At least two families in Connecticut said Rockefeller is certainly the same young man who came to live with them when he was a teenager.
'Better than the rest of us'
Steve Savio, 39, of Berlin, Conn., said his family met him after answering an advertisement in a newspaper from a visiting German teen looking for a place to live.
"I recall him thinking he's better than the rest of us," Savio said. "I recall him telling stories about having servants growing up and like that."
Savio said he last saw the man he knew as Christian Reiter in 1981 but said he kept in contact with his mother, telling her he was using the name Christopher Crowe to open a production company. Savio said the FBI interviewed his mother in 1988 after a man identifying himself as Christopher Crowe tried to sell a pickup truck in Connecticut belonging to the missing Californians, Jonathan and Linda Sohus. He apparently fled before authorities could track him down.

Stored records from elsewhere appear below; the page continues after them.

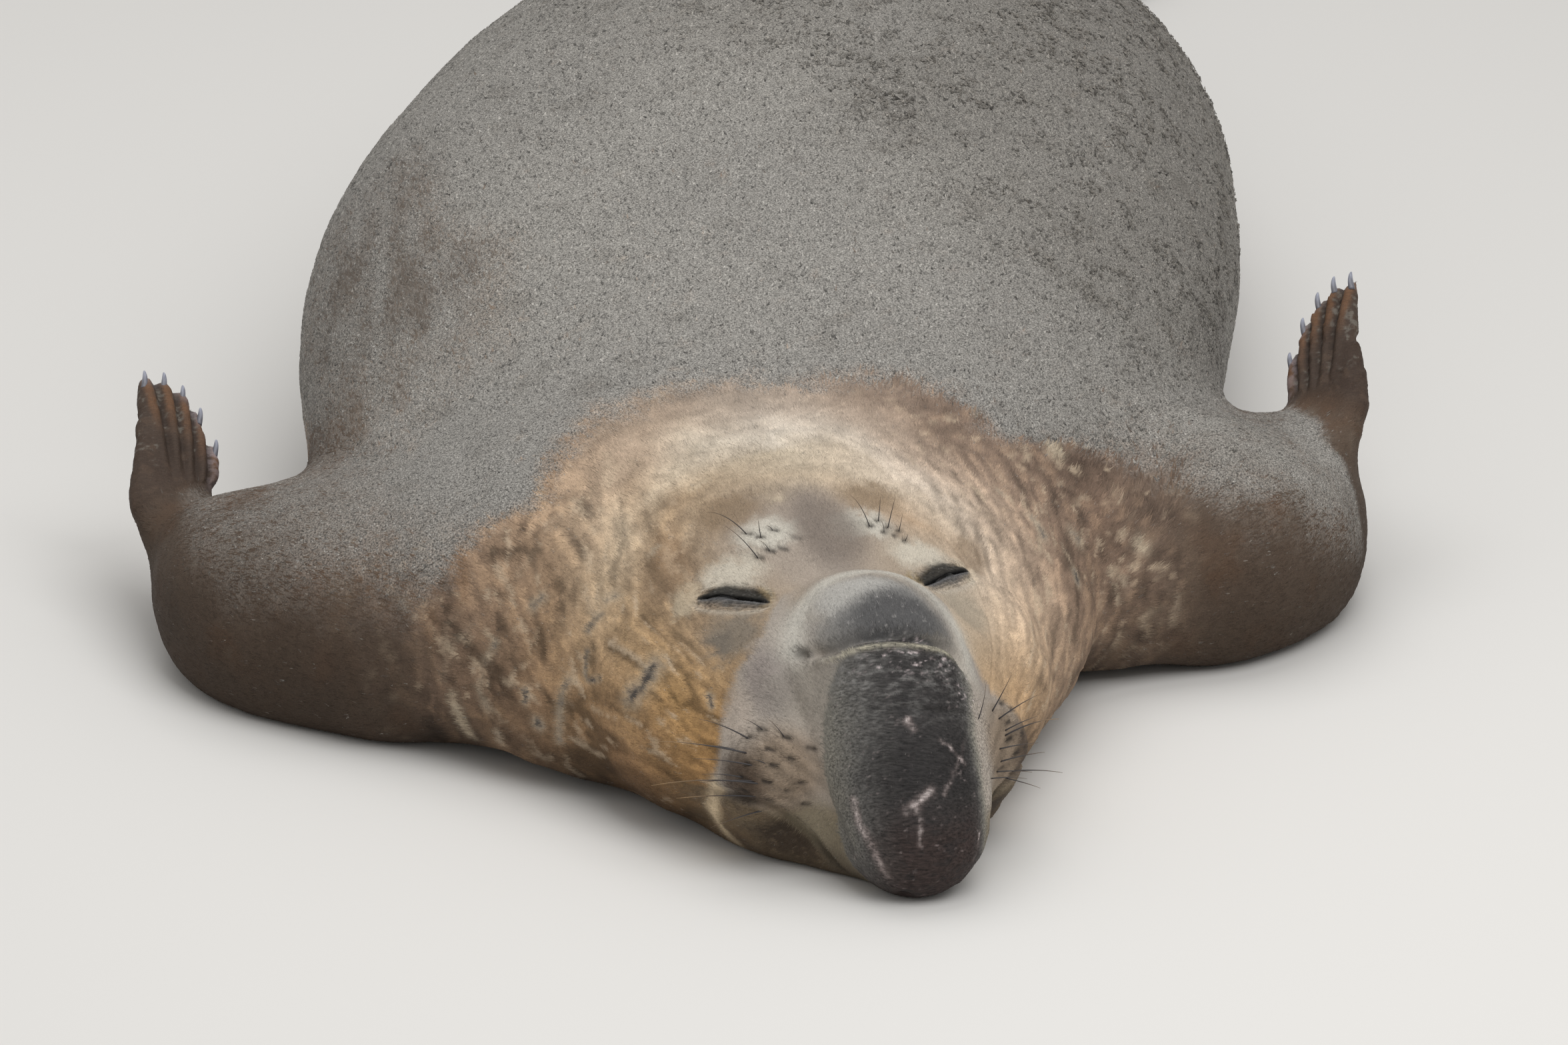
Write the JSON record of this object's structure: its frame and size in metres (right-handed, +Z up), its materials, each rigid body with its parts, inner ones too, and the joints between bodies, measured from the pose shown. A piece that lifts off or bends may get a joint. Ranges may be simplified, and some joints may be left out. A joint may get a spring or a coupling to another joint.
{
  "type": "elephant seal model",
  "caption": "Life-size model of a bull elephant seal lying on its belly, chin and drooping nose on the floor, fore flippers bent back.",
  "frame": {"origin": "on the floor, under the middle of the bounding box", "axes": "+Z up; the head faces -Y, so the seal's left side is at +X"},
  "size_m": [1.6676, 4.314, 0.6466],
  "materials": {
    "nose": "short dark fur with scars",
    "jaw": "damp brown fur",
    "head": "short golden fur",
    "neck": "mottled brown fur, creased",
    "body": "brown fur dusted with sand",
    "hips": "brown fur dusted with sand",
    "arms": "dark brown fur, sandy above",
    "hands": "short dark brown fur",
    "feet": "short dark brown fur",
    "eyes": "wet black",
    "claws": "slate horn"
  },
  "bodies": {
    "root": {"chest": "body", "claw_left_1": "claws", "claw_left_2": "claws", "claw_left_3": "claws", "claw_left_4": "claws", "claw_left_5": "claws", "claw_right_1": "claws", "claw_right_2": "claws", "claw_right_3": "claws", "claw_right_4": "claws", "claw_right_5": "claws", "eye_left": "eyes", "eye_right": "eyes", "foreflipper_left_arm": "arms", "foreflipper_left_hand": "hands", "foreflipper_right_arm": "arms", "foreflipper_right_hand": "hands", "head": "head", "hind_flipper_left": "feet", "hind_flipper_right": "feet", "hips": "hips", "lower_jaw": "jaw", "neck": "neck", "proboscis": "nose", "tail": "feet", "trunk": "body"}
  },
  "joints": []
}
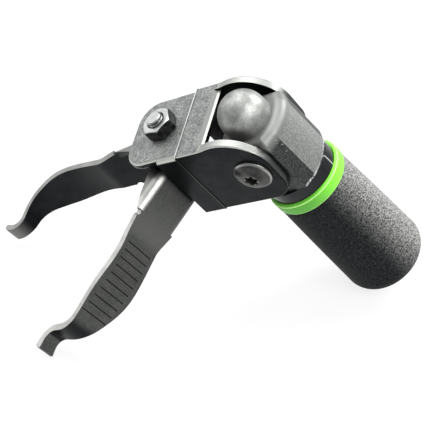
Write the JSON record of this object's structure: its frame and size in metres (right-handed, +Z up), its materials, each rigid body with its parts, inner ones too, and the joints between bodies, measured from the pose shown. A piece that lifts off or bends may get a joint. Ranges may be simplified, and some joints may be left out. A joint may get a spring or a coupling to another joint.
{
  "type": "swivel-handled two-jaw hand tool",
  "caption": "Hand tool with hinged, spring-opened steel jaws on a cast clevis bracket and a short round grip that swivels between the bracket's ears.",
  "frame": {"origin": "middle of the footprint, on the plane that the two jaw tips and the rim of the grip rest on", "axes": "+Z up, the jaws point along -X and down, the grip slants down towards +X, Y across the jaws"},
  "size_m": [0.1536, 0.0794, 0.0898],
  "materials": {
    "bracket_casting": "fine-grained satin casting, darker on the ears",
    "knuckle_casting": "satin casting with a softly polished dome",
    "jaw_steel": "dark mottled satin sheet with bright sheared edges",
    "bright_plating": "bright plating",
    "bearing_steel": "smooth turned steel",
    "screw_steel": "dark satin dome",
    "spring_wire": "drawn wire",
    "bush_bronze": "turned bronze",
    "friction_washer": "smooth washer",
    "collar_plastic": "glossy black",
    "accent_plastic": "satin lime green",
    "grip_rubber": "fine-grained black"
  },
  "bodies": {
    "bracket": {"clevis_bracket": "bracket_casting", "jaw_bolt": "bright_plating", "jaw_nut": "bright_plating", "bolt_sleeve": "bearing_steel", "head_washer": "bright_plating", "upper_thrust_washer": "bearing_steel", "lower_thrust_washer": "bearing_steel", "pivot_barrel": "bearing_steel", "near_pivot_screw": "screw_steel", "far_pivot_screw": "screw_steel"},
    "handle": {"knuckle": "knuckle_casting", "near_pivot_bush": "bush_bronze", "far_pivot_bush": "bush_bronze", "near_friction_washer": "friction_washer", "far_friction_washer": "friction_washer", "handle_shank": "bearing_steel", "handle_liner": "collar_plastic", "shank_pin": "bearing_steel", "accent_ring": "accent_plastic", "grip_sleeve": "grip_rubber"},
    "far_jaw_body": {"far_jaw": "jaw_steel", "jaw_spring": "spring_wire", "upper_flange_shim": "bearing_steel", "lower_flange_shim": "bearing_steel"},
    "near_jaw_body": {"near_jaw": "jaw_steel"}
  },
  "joints": [
    {"name": "handle_swivel", "type": "hinge", "parent": "bracket", "child": "handle", "pos_m": [0.01204, -0.01952, 0.07016], "axis": [-0.475, -0.7965, -0.374], "range_deg": [-20, 12]},
    {"name": "jaw_swing", "type": "hinge", "parent": "bracket", "child": "far_jaw_body", "pos_m": [-0.00936, 0.00056, 0.05458], "axis": [0.6186, 0, -0.7857], "range_deg": [0, 75]},
    {"name": "jaw_squeeze", "type": "hinge", "parent": "far_jaw_body", "child": "near_jaw_body", "pos_m": [-0.00936, 0.00056, 0.05458], "axis": [0.6186, 0, -0.7857], "range_deg": [0, 38], "stiffness_Nm_per_rad": 0.15, "springref_deg": -20.05, "deforming": ["jaw_spring"]}
  ]
}
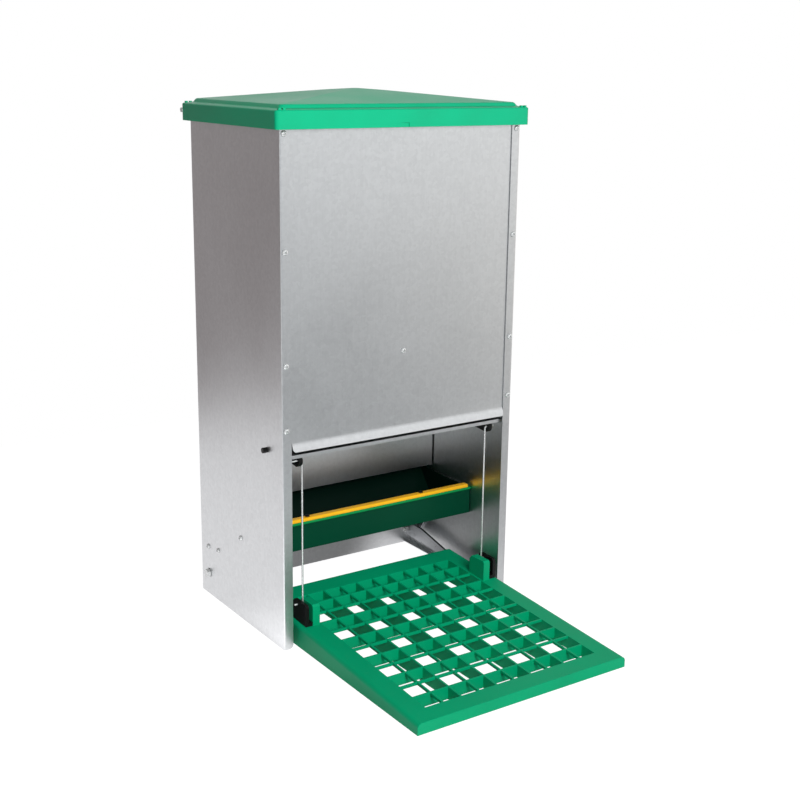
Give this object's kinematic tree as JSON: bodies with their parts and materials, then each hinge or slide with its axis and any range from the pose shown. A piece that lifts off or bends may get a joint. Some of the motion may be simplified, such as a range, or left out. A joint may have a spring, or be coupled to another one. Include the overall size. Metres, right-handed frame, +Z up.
{
  "type": "treadle chicken feeder",
  "caption": "Sheet-metal box feeder with a plastic lid, a trough behind a swinging flap and a grid treadle that opens the flap through wire links.",
  "frame": {"origin": "on the ground, under the middle of the whole feeder's footprint (box and treadle together)", "axes": "+Z up, +X to the right of someone facing the feeding side, +Y from the treadle's front edge towards the back of the box"},
  "size_m": [0.317, 0.4332, 0.5856],
  "materials": {
    "galvanised_sheet": "galvanised, faint spangle, satin",
    "zinc_plated_steel": "bright zinc plate",
    "plain_steel": "zinc-plated flat steel, satin",
    "dark_steel": "blackened",
    "lid_plastic": "green moulded plastic, satin",
    "treadle_plastic": "green moulded plastic, satin",
    "trough_plastic": "green moulded plastic, satin",
    "yellow_plastic": "yellow moulded plastic",
    "black_plastic": "black moulded plastic"
  },
  "bodies": {
    "box": {"left_side_panel": "galvanised_sheet", "right_side_panel": "galvanised_sheet", "front_panel": "galvanised_sheet", "back_panel": "galvanised_sheet", "feed_baffle": "galvanised_sheet", "trough": "trough_plastic", "trough_edge_strip": "yellow_plastic", "pivot_plate_left": "plain_steel", "pivot_plate_right": "plain_steel", "pivot_bolt_left": "zinc_plated_steel", "pivot_bolt_right": "zinc_plated_steel", "pivot_nut_left": "zinc_plated_steel", "pivot_nut_right": "zinc_plated_steel", "return_spring_left": "plain_steel", "return_spring_right": "plain_steel", "front_screw_left_1": "zinc_plated_steel", "front_screw_left_2": "zinc_plated_steel", "front_screw_left_3": "zinc_plated_steel", "front_screw_left_4": "zinc_plated_steel", "front_screw_right_1": "zinc_plated_steel", "front_screw_right_2": "zinc_plated_steel", "front_screw_right_3": "zinc_plated_steel", "front_screw_right_4": "zinc_plated_steel", "baffle_screw": "zinc_plated_steel", "back_screw_left_1": "zinc_plated_steel", "back_screw_left_2": "zinc_plated_steel", "back_screw_left_3": "zinc_plated_steel", "back_screw_right_1": "zinc_plated_steel", "back_screw_right_2": "zinc_plated_steel", "back_screw_right_3": "zinc_plated_steel", "plate_screw_left_1": "zinc_plated_steel", "plate_screw_left_2": "zinc_plated_steel", "plate_screw_right_1": "zinc_plated_steel", "plate_screw_right_2": "zinc_plated_steel", "trough_screw_left": "zinc_plated_steel", "trough_screw_right": "zinc_plated_steel", "strip_screw_left": "dark_steel", "strip_screw_right": "dark_steel"},
    "lid": {"lid": "lid_plastic", "lid_hinge_pin_left": "zinc_plated_steel", "lid_hinge_pin_right": "zinc_plated_steel"},
    "flap": {"flap": "galvanised_sheet", "flap_lever_left": "black_plastic", "flap_lever_right": "black_plastic", "flap_pivot_left": "black_plastic", "flap_pivot_right": "black_plastic"},
    "treadle": {"treadle_plate": "treadle_plastic", "treadle_clip_left": "black_plastic", "treadle_clip_right": "black_plastic", "treadle_arm_left": "plain_steel", "treadle_arm_right": "plain_steel", "arm_screw_left_1": "zinc_plated_steel", "arm_screw_left_2": "zinc_plated_steel", "arm_screw_right_1": "zinc_plated_steel", "arm_screw_right_2": "zinc_plated_steel"},
    "link_left": {"link_rod_left": "zinc_plated_steel"},
    "link_right": {"link_rod_right": "zinc_plated_steel"}
  },
  "joints": [
    {"name": "lid_hinge", "type": "hinge", "parent": "box", "child": "lid", "pos_m": [0, 0.2136, 0.56], "axis": [-1, 0, 0], "range_deg": [0, 100]},
    {"name": "treadle_tilt", "type": "hinge", "parent": "box", "child": "treadle", "pos_m": [0, 0.1906, 0.0263], "axis": [-1, 0, 0], "range_deg": [0, 7.8], "deforming": ["return_spring_left", "return_spring_right"]},
    {"name": "flap_swing", "type": "hinge", "parent": "box", "child": "flap", "pos_m": [0, 0.0436, 0.216], "axis": [-1, 0, 0], "range_deg": [0, 54.6]},
    {"name": "link_left_swing", "type": "hinge", "parent": "treadle", "child": "link_left", "pos_m": [-0.1215, 0.0186, 0.045], "axis": [-1, 0, 0], "range_deg": [-7.8, 0]},
    {"name": "link_right_swing", "type": "hinge", "parent": "treadle", "child": "link_right", "pos_m": [0.1215, 0.0186, 0.045], "axis": [-1, 0, 0], "range_deg": [-7.8, 0]}
  ],
  "couplings": [
    {"joint": "flap_swing", "follows": "treadle_tilt", "ratio": 7},
    {"joint": "link_left_swing", "follows": "treadle_tilt", "ratio": -1},
    {"joint": "link_right_swing", "follows": "treadle_tilt", "ratio": -1}
  ]
}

Crowe is also the name on the stockbroker license application with fingerprints linked to Rockefeller, according to the Globe. A former colleague at Nikko Securities International, Richard Barnett, told the newspaper, "The man knew very little about corporate bonds."
Records reviewed by The Associated Press show that after Gerhartsreiter left Connecticut, he went to Wisconsin, where he married 22-year-old Amy Jersild on Feb. 20, 1981, at the Dane County courthouse in Madison. He was 19 at the time — and the marriage enabled him to get a green card.
He left the next day, according to divorce records Jersild filed 11 years later. On them, she listed his address as "unknown."